Allan Stichbury, Kelly Wolf, and Bonnie Beecher (sets/costumes/lights) use the Grand’s immense stage and their own gifted imaginations to create Victorian London in all its bustle and seediness. Garnhum fills that world with wit and whimsy. Fezziwig’s Christmas party turns into a show-stopping production number of “The Twelve Days of Christmas.” Marley visits Scrooge accompanied by a posse of fellow ghostly wanderers. One particularly happy – and quintessentially Canadian – inspiration is to reimagine nephew Fred’s parlour game as taking place during an ice skating outing.

There was no word on whether The Grand will make this production an annual tradition, but it wouldn’t be a bad idea.

Seeing four Christmas Carols within a week started out as just a crazy idea, but it turned out to be a rewarding and instructive experience.

For starters, I was impressed, yet again, by the depth and breadth of theatrical talent with which Canada, or at least Ontario, is blessed. To see four shows in a row and like all of them is, in my experience, a rarity in the United States. It happens to us all the time in Canada.

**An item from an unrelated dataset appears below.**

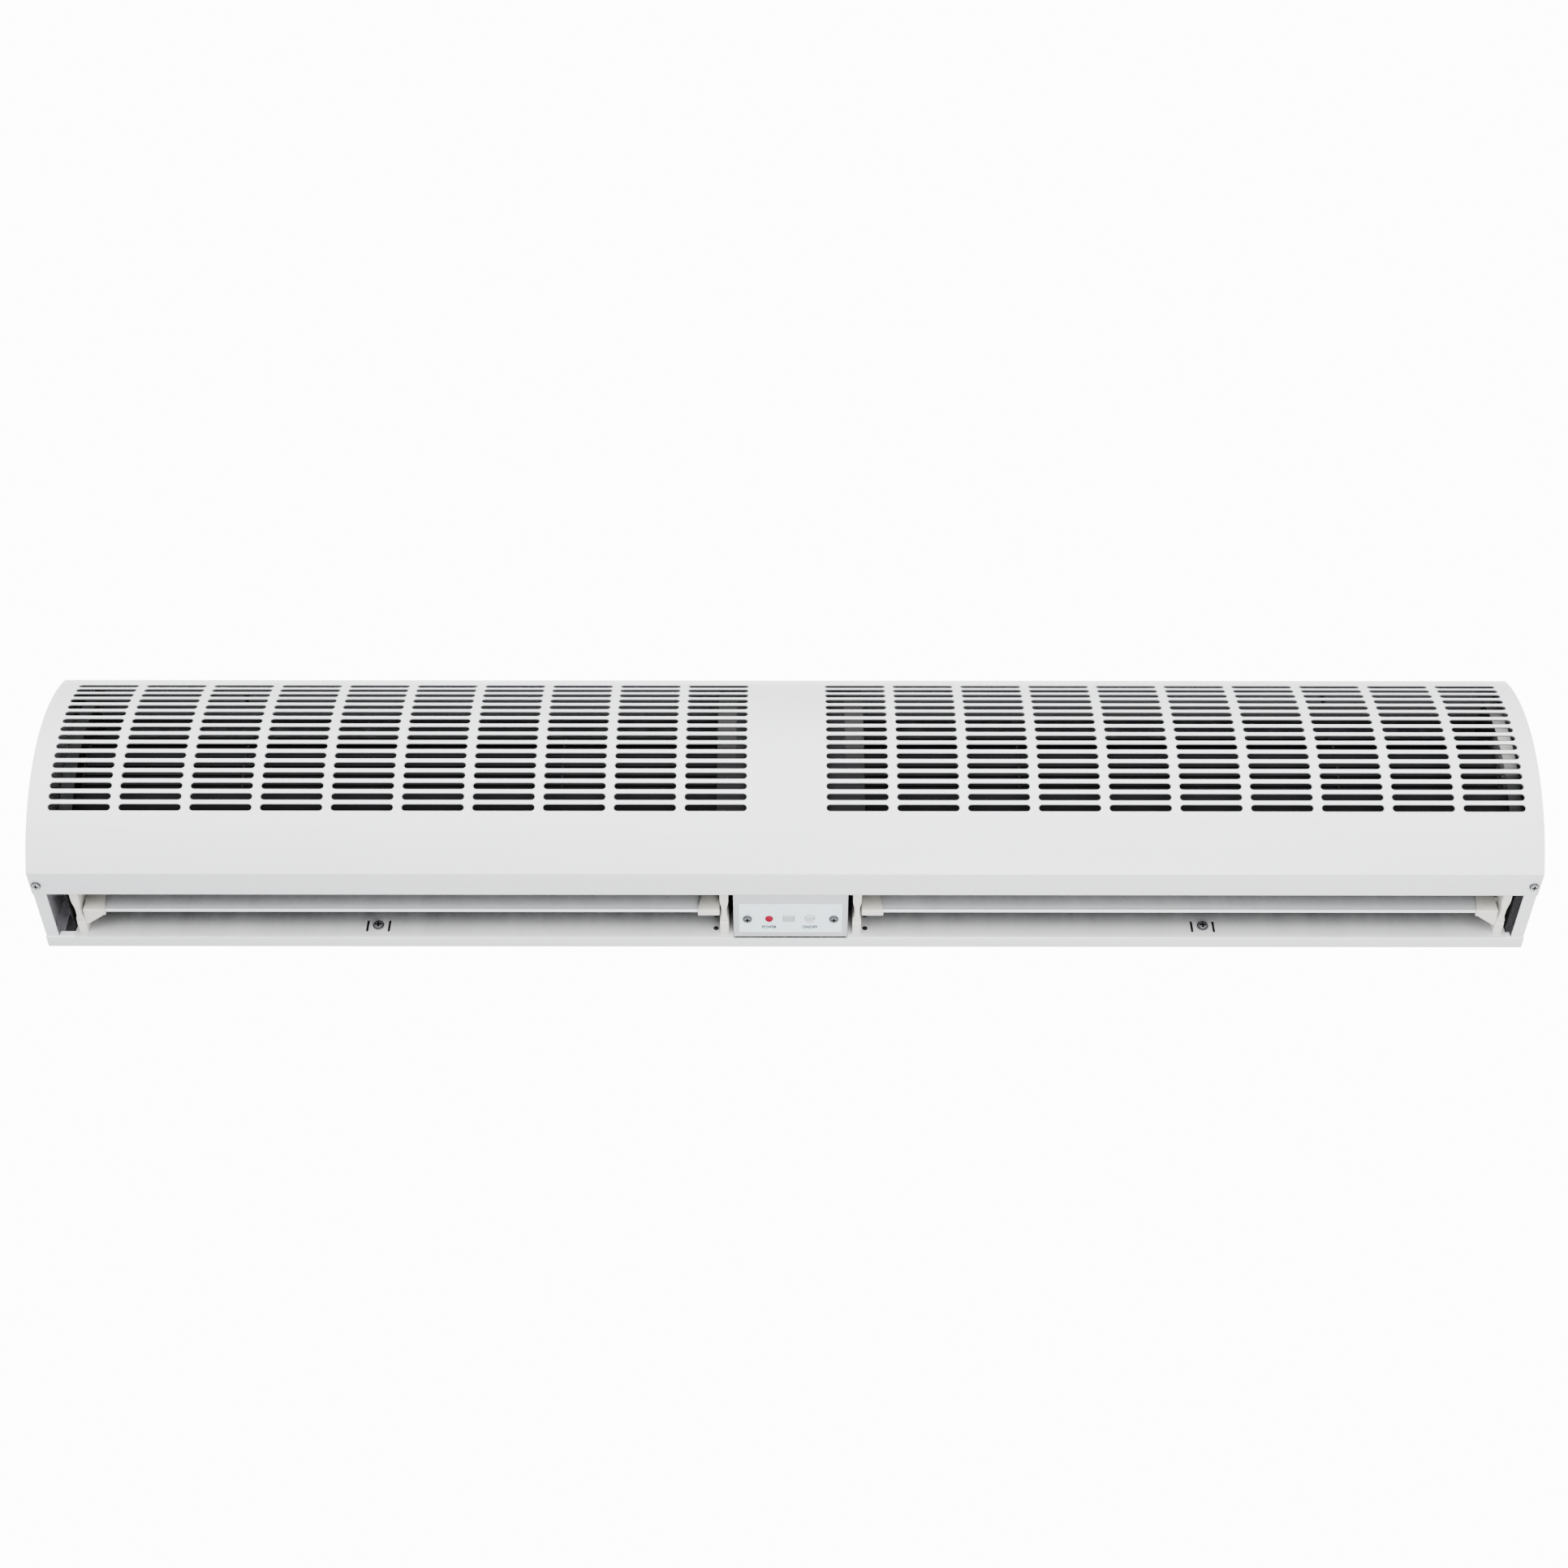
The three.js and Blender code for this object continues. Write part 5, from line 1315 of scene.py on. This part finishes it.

I mused on the phenomenon of artistic directors doing their own adaptations. Carroll and Garnhum are hardly alone in this. Is it to spread their artistic wings a bit? Or is it a ploy to save a little money on royalties, while creating a potential royalty stream for themselves? Perhaps a bit of all three.

I was struck, too, by the way in which A Christmas Carol has become a sort of secular gospel, retold again and again as an object lesson for the young and not so young. Religion, per se, plays little part in the story. The ghosts and spirits who populate the tale owe more to ancient pagan beliefs than to orthodox Christianity. Christ may be alluded to, but His name is only heard in the word Christmas. For Dickens, Christmas is best observed not with a church service or prayer, but in the conviviality of a family dinner, quaffs of ale, and the sharing of wealth with the less fortunate.

Yet despite the way it mutes established religion A Christmas Carol does an impressive job of teaching some of the bedrock tenets of Christianity . . . and quite a few other religions I might add: Love one another. Feed the hungry. Clothe the naked. Give shelter to the homeless. As I watched these four renditions of this timeless tale, I couldn’t help reflecting that my government is celebrating this Christmas season by ramming through a “tax reform” measure that will result in the premature death of many children and elderly people, thus reducing the surplus population, while further enriching the Scrooges of this world.

Of course, gloomy thoughts like that were more than offset by the positive messages of good will and good cheer sent forth by these four productions. I left the theater each time resolved to become a better person, to love my neighbor and keep the Christmas spirit with family and friends. It is a resolution that I am sure will follow me throughout the New Year.

Now where did I put that remote?


A Christmas Carol at the Stratford Festival was presented for one night on December 6, 2017.

A Christmas Carol: The Family Musical with a Scrooge Loose plays through December 31, 2007 at the Elgin Theatre in Toronto.

A Christmas Carol at the Shaw Festival plays through December 23, 2017 in Niagara-on-the-Lake, Ontario.

A Christmas Carol at the Grand Theatre plays through December 31, 2017,in London, Ontario.